Update: According to Dan Hodges at the NS, the Blue Labour project has now imploded.

Blue Labour, the informal Labour policy group established by Ed Miliband advisor Maurice Glasman, is to be effectively disbanded.

Labour MP Jon Cruddas and Middlesex University academic Jonathan Rutherford have both informed Lord Glasman they no longer wish to be associated with the project following an interview given by the controversial peer in which he expressed a belief that immigration to the UK should be completely halted.

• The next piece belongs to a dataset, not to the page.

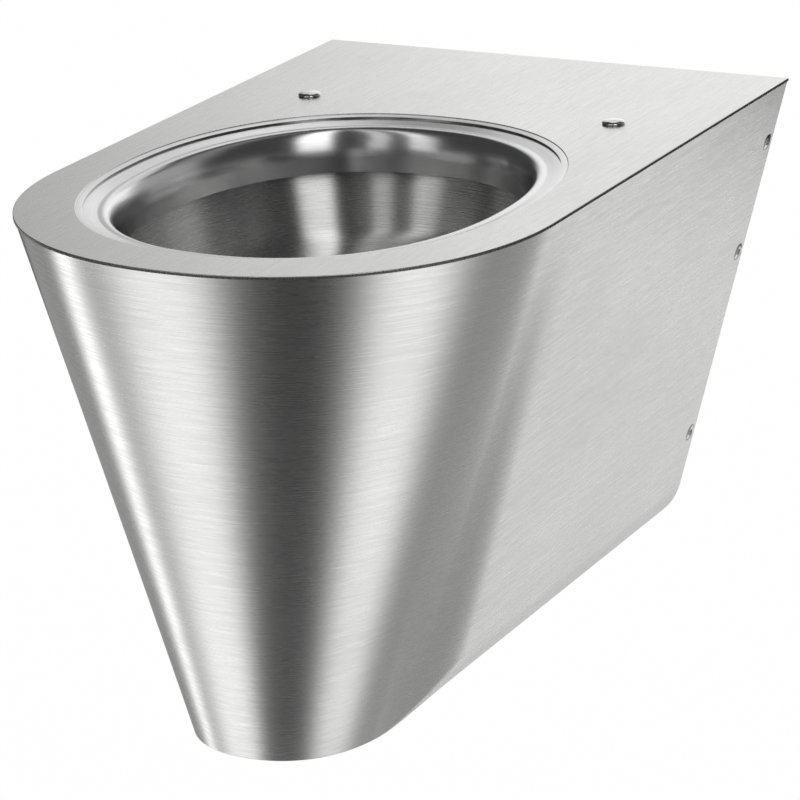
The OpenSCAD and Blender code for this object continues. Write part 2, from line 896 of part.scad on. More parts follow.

Asked by the Daily Telegraph‘s Mary Riddell whether he would support a total ban on immigration, even if just for a temporary period, Lord Glasman replied, ‘Yes. I would add that we should be more generous and friendly in receiving those [few] who are needed. To be more generous, we have to draw the line.’

The Telegraph profile is the latest in a series of increasingly eccentric interviews and public appearances given by the Labour Peer, in which he has attacked David Miliband, Tony Blair, Gordon Brown and Neil Kinnock, and claimed his agenda is influenced by Aristotle, Miles Davis, Aldo Moro, Lionel Messi and the Pope.

Last month Labour Justice spokeswoman Helen Goodman circulated a critique of Blue Labour to all members of the Parliamentary Labour Party in which she claimed, ‘[Glasman] characterises as female all the aspects of New Labour he dislikes, whereas all the characteristics he applauds he draws as male. It looks more like something suitable for the psychotherapists’ couch than a political tract.’

‘If Glasman thinks we will all greet this with an ironic post-feminist smile, he is wrong. How can we in a country where 1,000 women are raped each week? He seems to be harking back to a Janet and John Fifties era.’

One source close to Blue Labour said, ‘Both Cruddas and Rutherford repeatedly told Maurice to tone it down, but he ignored them. Their view is the Blue Labour brand is now too contaminated to continue with the project in its present form. They still hope it will be possible to salvage some of the ideas and themes, but Maurice’s actions have made supporting Blue Labour in its present incarnation untenable.’